Since assembling this chart, I've changed my opinion about some examples. Aerial transport in India (the purported Vimanas), as well as Dropa stones, ultrasonic drills in Ancient Egypt, the Egyptian Dendera lights, and the Klerksdorp spheres, which are all presently in the grey unproven zone, I would put in the blue zone as, in my opinion, they have no credibility.
Conversely, I believe the Saqqara 'glider', a 200 BC wooden model of a bird in the Cairo Museum, which may have aerodynamic properties, would move into the grey zone, with more investigation needed. This doesn't mean that I think Ancient Egyptians had aircraft, but perhaps there was some limited experimentation with aerodynamics, if only with small models. Also, I would move Viking runestones in North America further into the proven zone, since a smelting crucible and traces of copper alloys at Baffin Island in Arctic Canada has recently confirmed Viking metallurgy in that region between c. 1000-1400 AD. Not only is this the earliest high-temperature nonferrous metalworking in the New World north of Mesoamerica, its uncovering at the second confirmed Viking settlement in Canada opens to the way to a previously unknown transatlantic trade network between Viking seafarers and Native Americans. This also strengthens the case for Viking inscriptions in North America, and the Norse penny from Maine.
Perhaps you think I'm being too hard on some examples, or too credulous about others. What do you think? Is there good evidence for Vimanas in ancient India, or Egyptian mummies in the Grand Canyon. Whatever your thoughts, I'd like to hear from you.
OOPARTS IN MOVIES
Anomalous artifacts have inspired movies tracking back to 1968, a year of two classic OOPART flicks. Stanley Kubrick & Arthur C. Clarke’s mindwarping 2001: A Space Odyssey, and Planet of the Apes, adapted from Pierre Boulle’s novel. In 2001 a perfect but apparently pointless black monolith dug up on the moon catalyses a voyage beyond limits, whereas Planet delivered up its erstwhile Statue of Liberty at the film’s finale.
Hudson Hawk (1991) is a quasi-OOPART movie with its reconstruction of the ‘gold machine’ of Leonardo Da Vinci. More successfully OOPARTish is Chronos (1993) where a medieval alchemists’ small golden mechanism designed to bestow eternal life is lost until 1997. The rollicking Stargate (1995) is titled after its alien OOPART, an ancient portal to another galaxy.

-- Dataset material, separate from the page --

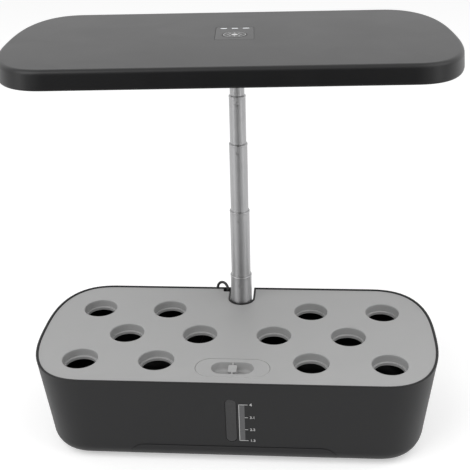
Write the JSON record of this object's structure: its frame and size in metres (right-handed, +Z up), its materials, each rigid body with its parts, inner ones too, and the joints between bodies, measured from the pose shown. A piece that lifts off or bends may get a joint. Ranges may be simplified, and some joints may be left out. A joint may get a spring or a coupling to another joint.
{
  "type": "countertop hydroponic garden",
  "caption": "Countertop hydroponic garden: drafted water tank, lift-out planting deck with a fill lid, submersible pump, and a lamp hood on a telescopic pole.",
  "frame": {"origin": "centre of the tank's footprint on the surface it stands on", "axes": "+Z up, -Y the front with the water window, +X to the right as seen from the front"},
  "size_m": [0.4, 0.2316, 0.4001],
  "materials": {
    "black_abs": "satin, fine moulded grain",
    "grey_abs": "satin",
    "smoked_polycarbonate": "gloss, smoked",
    "black_rubber": "matt",
    "brushed_steel_tube": "drawn and brushed",
    "black_nylon": "matt",
    "black_pump_abs": "satin",
    "zinc_screw_steel": "zinc plated",
    "nickel_contact": "nickel plated",
    "white_board": "white solder mask",
    "green_board": "green solder mask",
    "gloss_panel": "gloss",
    "clear_lens": "frosted clear",
    "white_impeller": "moulded",
    "stainless_shaft": "ground",
    "black_pvc": "satin PVC"
  },
  "bodies": {
    "tank": {"tank_shell": "black_abs", "foot_pad_1": "black_rubber", "foot_pad_2": "black_rubber", "foot_pad_3": "black_rubber", "foot_pad_4": "black_rubber", "water_window": "smoked_polycarbonate", "window_gasket": "black_rubber", "pole_socket": "black_nylon", "socket_screw_1": "zinc_screw_steel", "socket_screw_2": "zinc_screw_steel", "dc_inlet": "nickel_contact", "pump_jack": "nickel_contact", "pump_plug": "black_pvc", "pump_housing": "black_pump_abs", "pump_cover": "black_pump_abs", "pump_cup_1": "black_rubber", "pump_cup_2": "black_rubber", "pump_cup_3": "black_rubber", "pump_cup_4": "black_rubber", "pump_shaft": "stainless_shaft", "pump_cord": "black_pvc", "pole_tube_1": "brushed_steel_tube"},
    "deck": {"planting_deck": "grey_abs"},
    "lid": {"fill_lid": "grey_abs"},
    "stage_2": {"pole_tube_2": "brushed_steel_tube", "pole_bush_2": "black_nylon"},
    "stage_3": {"pole_tube_3": "brushed_steel_tube", "pole_bush_3": "black_nylon"},
    "stage_4": {"pole_tube_4": "brushed_steel_tube", "pole_bush_4": "black_nylon"},
    "stage_5": {"pole_tube_5": "brushed_steel_tube", "pole_bush_5": "black_nylon"},
    "hood": {"hood_shell": "black_abs", "hood_tray": "black_abs", "hood_screw_1": "zinc_screw_steel", "hood_screw_2": "zinc_screw_steel", "hood_screw_3": "zinc_screw_steel", "hood_screw_4": "zinc_screw_steel", "hood_screw_5": "zinc_screw_steel", "hood_screw_6": "zinc_screw_steel", "led_board": "white_board", "hood_socket": "black_nylon", "control_panel": "gloss_panel", "indicator_lens_1": "clear_lens", "indicator_lens_2": "clear_lens", "indicator_lens_3": "clear_lens", "driver_board": "green_board", "tact_switch": "black_nylon"},
    "key": {"mode_button": "gloss_panel"},
    "impeller": {"pump_impeller": "white_impeller"}
  },
  "joints": [
    {"name": "deck_lift", "type": "slide", "parent": "tank", "child": "deck", "axis": [0, 0, 1], "range_m": [0, 0.1]},
    {"name": "lid_lift", "type": "slide", "parent": "deck", "child": "lid", "axis": [0, 0, 1], "range_m": [0, 0.03]},
    {"name": "stage_2_slide", "type": "slide", "parent": "tank", "child": "stage_2", "axis": [0, 0, 1], "range_m": [-0.0715, 0]},
    {"name": "stage_3_slide", "type": "slide", "parent": "stage_2", "child": "stage_3", "axis": [0, 0, 1], "range_m": [-0.07, 0]},
    {"name": "stage_4_slide", "type": "slide", "parent": "stage_3", "child": "stage_4", "axis": [0, 0, 1], "range_m": [-0.046, 0.022]},
    {"name": "stage_5_slide", "type": "slide", "parent": "stage_4", "child": "stage_5", "axis": [0, 0, 1], "range_m": [-0.05, 0.012]},
    {"name": "hood_swivel", "type": "hinge", "parent": "stage_5", "child": "hood", "pos_m": [0, 0.069, 0.39], "axis": [0, 0, 1], "range_deg": [-93.5, 86.5]},
    {"name": "mode_key", "type": "slide", "parent": "hood", "child": "key", "axis": [0, 0, -1], "range_m": [0, 0.0004], "stiffness_N_per_m": 800, "springref_m": -0.001},
    {"name": "impeller_spin", "type": "hinge", "parent": "tank", "child": "impeller", "pos_m": [-0.05, 0.046, 0.0215], "axis": [0, -1, 0], "continuous": true}
  ]
}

Lara Croft: Tomb Raider (2001) has mystic Triangle of Light, forged from metal from a meteorite that fell during the final phase of the last planetary alignment 5,000 years earlier. In Transformers (2007) the OOPART mcguffin is the awesome Allspark, discovered in the Arctic by Victorian explorers, and capable of turning any machine into a psychotic alien super-robot.
The Indiana Jones movies venture closest to OOPART territory in the latest installment, Indiana Jones and the Kingdom of the Crystal Skull (2008) drawing on actual crystal skulls from Central America. While Mayan and Atlantean claims have been made for their origins, their ancient provenance has never been firmly established.